— start —

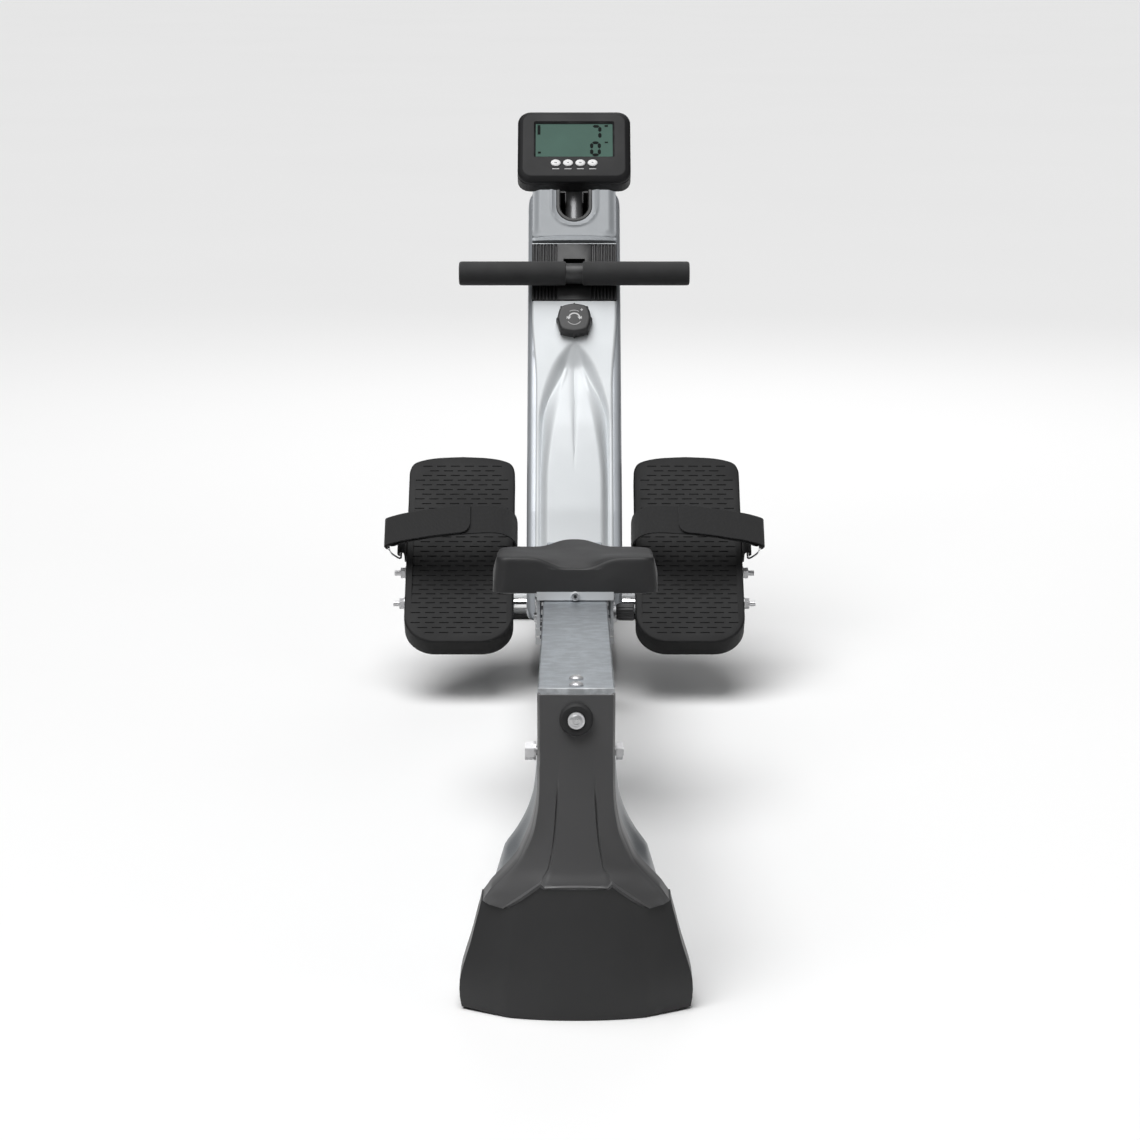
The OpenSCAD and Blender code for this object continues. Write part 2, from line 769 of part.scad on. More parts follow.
// The rubber stops stand just past the rollers at each end of the seat's travel
stop_l = 15;
stop_gap = 1.4;
stop_u = [front_roller_u - travel_front - roller_r - stop_gap - stop_l,
          rear_roller_u + travel_rear + roller_r + stop_gap];
module rail_stops() {
    color("black") in_rail() for (u = stop_u) mirrored()
        translate([groove_x + 0.3, -u - stop_l, groove_z - groove_h / 2 + 0.2])
            cube([12, stop_l, groove_h - 0.4]);
}

// ---- rear leg ----
leg_front = 78;
// Sections of the rear cover as [height, half width, station of its edge, station of its middle]
rear_sections = [[3, 123, 42, 0], [34, 123, 42, 0.5], [117, 100, 42, 6], [133, 89.4, 44, 12],
                 [146, 77, 42, 14], [165, 61.6, 38, 15.5], [182, 54, 36, 16.5],
                 [197, 47.8, 34, 17.5], [213, 44.5, 32, 18], [232, 41, 31, 19],
                 [343, 40.5, 30, 24]];
front_sections = [[4, 121, 140, 150], [31, 120, 140, 150], [155, 76, 130, 138],
                  [186, 56, 126, 132], [217, 46, 122, 128], [241, 43, 118, 124],
                  [286, 41, 116, 122]];
ring_n = 10;
// One section's points: a bowed face from edge to edge, closed at station back
function section(s, back, d) = let (w = s[1] - d, e = s[2], m = s[3], k = e > back ? -1 : 1)
    concat([[w, st(back), s[0]], [w, st(e + k * d), s[0]]],
    [for (i = [1 : ring_n - 1]) let (t = 1 - 2 * i / ring_n)
        [w * t, st(m + k * d + (e - m) * pow(abs(t), 2.2)), s[0]]],
    [[-w, st(e + k * d), s[0]], [-w, st(back), s[0]]]);
module loft(sections, back, d, z_low, z_high, flip) {
    n = ring_n + 3;
    m = len(sections);
    rings = [for (j = [0 : m - 1]) [for (p = section(sections[j], back, d))
        [p[0], p[1], j == 0 ? z_low : (j == m - 1 ? z_high : p[2])]]];
    pts = [for (r = rings) each r];
    sides = [for (j = [0 : m - 2], i = [0 : n - 1]) let (a = j * n + i, b = j * n + (i + 1) % n)
        flip ? [a, b, b + n, a + n] : [a, a + n, b + n, b]];
    low = [for (i = [0 : n - 1]) i];
    high = [for (i = [n - 1 : -1 : 0]) (m - 1) * n + i];
    polyhedron(points = pts, faces = concat(sides, [flip ? [for (i = [n - 1 : -1 : 0]) i] : low],
        [flip ? [for (i = [0 : n - 1]) (m - 1) * n + i] : high]), convexity = 6);
}
module rail_space(grow) {
    in_rail() translate([-200, -rail_rear - cap_l - grow, rail_top - rail_h - grow])
        cube([400, 500, 300]);
}
cross_bolt = [80, 272];
bolt_seat = 42.3;
bumper_z = 322;
module leg_rear_cover() {
    color([0.15, 0.15, 0.15]) difference() {
        loft(rear_sections, leg_front, 0, 3, 343, true);
        loft(rear_sections, leg_front + 1, 3.5, 0, 400, true);
        rail_space(0.5);
        x_rod(cross_bolt, 5.3, -60, 60);
        translate([0, st(-20), bumper_z]) rotate([-90, 0, 0]) cylinder(r = 4.2, h = 60);
    }
}
module leg_front_cover() {
    color("slategray") difference() {
        loft(front_sections, leg_front + 0.3, 0, 4, 286, false);
        loft(front_sections, leg_front - 1, 3, 0, 400, false);
        x_rod(cross_bolt, 5.3, -60, 60);
    }
}
module leg_post() {
    color("dimgray") difference() {
        union() {
            slab(56, st(62), st(98), 6, 310);
            slab(200, st(56), st(116), 6, 12);
        }
        slab(50, st(65), st(95), 14, 320);
        rail_space(0.2);
        x_rod(cross_bolt, 5.2, -60, 60);
    }
}
module leg_bumper() {
    color("black") translate([0, st(16), bumper_z]) rotate([-90, 0, 0]) difference() {
        cylinder(r = 17.5, h = 6.4);
        translate([0, 0, -1]) cylinder(r = 4.1, h = 20);
        translate([0, 0, -1]) cylinder(r = 9.2, h = 3);
    }
}
module leg_bolts() {
    color("silver") {
        x_rod(cross_bolt, 5, -53, 50);
        x_hex(cross_bolt, 17, -54, -44);
        x_rod(cross_bolt, 10, -44.5, -bolt_seat);
        difference() {
            x_hex(cross_bolt, 17, bolt_seat, 49);
            x_rod(cross_bolt, 5.02, 40, 60);
        }
        translate([0, st(14), bumper_z]) rotate([-90, 0, 0]) {
            cylinder(r = 8.8, h = 3.9);
            cylinder(r = 4, h = 16.5);
        }
    }
}
module leg_floor_pads() {
    color("black") mirrored() translate([58, st(58), 0]) cube([40, 56, 5.9]);
}

// ---- seat ----
module seat_outline(d) {
    polygon(rounded([[-seat_w / 2 + d, -seat_d / 2 + d], [-seat_w / 2 + d, seat_d / 2 - d],
                     [seat_w / 2 - d, seat_d / 2 - d], [seat_w / 2 - d, -seat_d / 2 + d]],
                    40 - d, 8));
}
module in_seat() {
    in_rail() translate([0, -seat_u, 0]) children();
}
module seat_pad() {
    color([0.2, 0.2, 0.2]) in_seat() difference() {
        translate([0, 0, seat_low]) linear_extrude(37) seat_outline(2);
        translate([0, 0, seat_low - 1]) linear_extrude(8) seat_outline(8.5);
    }
}
module seat_base() {
    color("black") in_seat() translate([0, 0, seat_low + 0.2]) linear_extrude(6.5) seat_outline(9);
}
plate_in = 44.2;
carriage_t = 4;
module carriage() {
    color("silver") in_rail() difference() {
        union() {
            slab(2 * (plate_in + carriage_t), -648, -446, seat_low - 4, seat_low);
            mirrored() translate([plate_in, -640, 10]) cube([carriage_t, 194, seat_low - 10]);
            slab(2 * (plate_in + carriage_t), -650, -646, rail_top + 1.5, seat_low);
            slab(2 * (plate_in + carriage_t), -450, -446, rail_top + 1.5, seat_low);
            translate([0, -651.5, 53]) rotate([-90, 0, 0]) cylinder(r = 5.6, h = 3);
        }
        for (u = [front_roller_u, rear_roller_u]) translate([0, -u, groove_z]) rotate([0, 90, 0])
            cylinder(r = 3.1, h = 200, center = true);
        translate([0, -660, 53]) rotate([-90, 0, 0]) cylinder(r = 2.6, h = 20);
    }
}
module carriage_bolts() {
    color("silver") in_rail() {
        for (u = [front_roller_u, rear_roller_u]) mirrored() {
            translate([29, -u, groove_z]) rotate([0, 90, 0]) cylinder(r = 3, h = 21);
            translate([plate_in + carriage_t + 0.05, -u, groove_z]) rotate([0, 90, 0])
                cylinder(r = 6, h = 3.5);
        }
        difference() {
            union() {
                translate([0, -655, 53]) rotate([-90, 0, 0]) cylinder(r = 4.5, h = 3.4);
                translate([0, -654, 53]) rotate([-90, 0, 0]) cylinder(r = 2.5, h = 14);
            }
            translate([0, -656, 53]) rotate([-90, 0, 0]) cylinder(r = 2, h = 2.8, $fn = 6);
        }
    }
}
module rollers(u) {
    color("white") in_rail() mirrored() translate([30.3, -u, groove_z]) rotate([0, 90, 0])
        difference() {
            cylinder(r = roller_r, h = 9);
            translate([0, 0, -1]) cylinder(r = 3.07, h = 20);
        }
}
module front_rollers() { rollers(front_roller_u); }
module rear_rollers() { rollers(rear_roller_u); }

main_frame();
fork_bracket();
front_stabilizer();
stabilizer_feet();
hinge_bolt();
footrest_rods();
footrest_spacers();
footrest_nuts();
left_pedal();
right_pedal();
left_strap();
right_strap();
housing_left_shell();
housing_right_shell();
housing_front_cover();
handle_rest();
neck_cover();
flywheel_axle();
drive_shaft();
drive_belt();
return_spring();
tension_knob();
magnet_arm();
flywheel();
drive_pulley();
strap_spool();
guide_roller();
console_mast();
console_rear_shell();
console_front_shell();
console_display();
console_button_1();
console_button_2();
console_button_3();
console_button_4();
handle_bar();
hand_grips();
handle_yoke();
pull_strap();
rail();
rail_end_cap();
rail_end_screws();
rail_hinge_block();
rail_stops();
leg_post();
leg_rear_cover();
leg_front_cover();
leg_bumper();
leg_bolts();
leg_floor_pads();
seat_pad();
seat_base();
carriage();
carriage_bolts();
front_rollers();
rear_rollers();
lock_knob();
left_ring();
right_ring();
transport_wheels();
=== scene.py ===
"""The looks of a folding rowing machine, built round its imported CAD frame.

Metres in the row frame: +Y runs from the rear leg to the front feet, +X is the rower's right,
+Z is up. Outlines are written in millimetres and scaled by MM. A station is a distance forward
from the rearmost point of the leg cover, in millimetres.
"""
import json
import math

import bmesh
import bpy
from mathutils import Matrix, Vector
from mathutils.kdtree import KDTree


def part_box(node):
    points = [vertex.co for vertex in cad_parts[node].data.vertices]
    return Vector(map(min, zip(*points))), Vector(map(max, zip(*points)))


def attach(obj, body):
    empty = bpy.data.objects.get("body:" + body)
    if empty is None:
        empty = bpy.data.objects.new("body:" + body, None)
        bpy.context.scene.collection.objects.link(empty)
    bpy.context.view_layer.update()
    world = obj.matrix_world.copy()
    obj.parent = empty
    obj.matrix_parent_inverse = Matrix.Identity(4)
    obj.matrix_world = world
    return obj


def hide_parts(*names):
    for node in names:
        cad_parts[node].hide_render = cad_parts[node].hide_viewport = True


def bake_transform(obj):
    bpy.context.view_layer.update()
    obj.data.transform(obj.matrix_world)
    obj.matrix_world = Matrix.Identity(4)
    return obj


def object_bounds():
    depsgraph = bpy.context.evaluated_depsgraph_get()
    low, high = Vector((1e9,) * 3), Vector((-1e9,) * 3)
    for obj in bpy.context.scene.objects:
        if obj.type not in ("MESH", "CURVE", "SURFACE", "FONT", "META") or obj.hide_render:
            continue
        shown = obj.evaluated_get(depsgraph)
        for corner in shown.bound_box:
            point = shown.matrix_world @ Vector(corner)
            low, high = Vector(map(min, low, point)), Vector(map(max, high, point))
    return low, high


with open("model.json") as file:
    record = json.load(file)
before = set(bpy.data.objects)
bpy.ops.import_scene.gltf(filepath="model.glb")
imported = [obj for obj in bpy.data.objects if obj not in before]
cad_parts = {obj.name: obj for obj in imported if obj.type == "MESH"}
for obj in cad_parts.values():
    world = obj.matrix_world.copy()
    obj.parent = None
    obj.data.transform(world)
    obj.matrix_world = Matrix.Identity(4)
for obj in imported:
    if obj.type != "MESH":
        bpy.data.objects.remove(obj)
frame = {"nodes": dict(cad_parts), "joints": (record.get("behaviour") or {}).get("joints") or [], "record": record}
cad_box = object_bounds()

MM = 0.001
X_AXIS = Vector((1, 0, 0))
JOINTS = {j["name"]: j for j in frame["joints"]}
NODES = frame["nodes"]
LENGTH_MM = round((cad_box[1].y - cad_box[0].y) / MM)
SIDES = ((-1, "left"), (1, "right"))
WALL = 3  # thickness of the moulded covers, in mm


# ---- places ----
def st(station):
    """The row's Y of a station."""
    return (station - LENGTH_MM / 2) * MM


def lying(origin, along):
    """A frame whose X is the row's X and whose Y runs along a direction."""
    y = Vector(along).normalized()
    m = Matrix((X_AXIS, y, X_AXIS.cross(y))).transposed().to_4x4()
    m.translation = Vector(origin)
    return m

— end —

- Written task
The lines to transcribe begin at the line with "main_frame();" and end at the line with "points = [vertex.co"; copy them exactly, both ends included.

- Response
main_frame();
fork_bracket();
front_stabilizer();
stabilizer_feet();
hinge_bolt();
footrest_rods();
footrest_spacers();
footrest_nuts();
left_pedal();
right_pedal();
left_strap();
right_strap();
housing_left_shell();
housing_right_shell();
housing_front_cover();
handle_rest();
neck_cover();
flywheel_axle();
drive_shaft();
drive_belt();
return_spring();
tension_knob();
magnet_arm();
flywheel();
drive_pulley();
strap_spool();
guide_roller();
console_mast();
console_rear_shell();
console_front_shell();
console_display();
console_button_1();
console_button_2();
console_button_3();
console_button_4();
handle_bar();
hand_grips();
handle_yoke();
pull_strap();
rail();
rail_end_cap();
rail_end_screws();
rail_hinge_block();
rail_stops();
leg_post();
leg_rear_cover();
leg_front_cover();
leg_bumper();
leg_bolts();
leg_floor_pads();
seat_pad();
seat_base();
carriage();
carriage_bolts();
front_rollers();
rear_rollers();
lock_knob();
left_ring();
right_ring();
transport_wheels();
=== scene.py ===
"""The looks of a folding rowing machine, built round its imported CAD frame.

Metres in the row frame: +Y runs from the rear leg to the front feet, +X is the rower's right,
+Z is up. Outlines are written in millimetres and scaled by MM. A station is a distance forward
from the rearmost point of the leg cover, in millimetres.
"""
import json
import math

import bmesh
import bpy
from mathutils import Matrix, Vector
from mathutils.kdtree import KDTree


def part_box(node):
    points = [vertex.co for vertex in cad_parts[node].data.vertices]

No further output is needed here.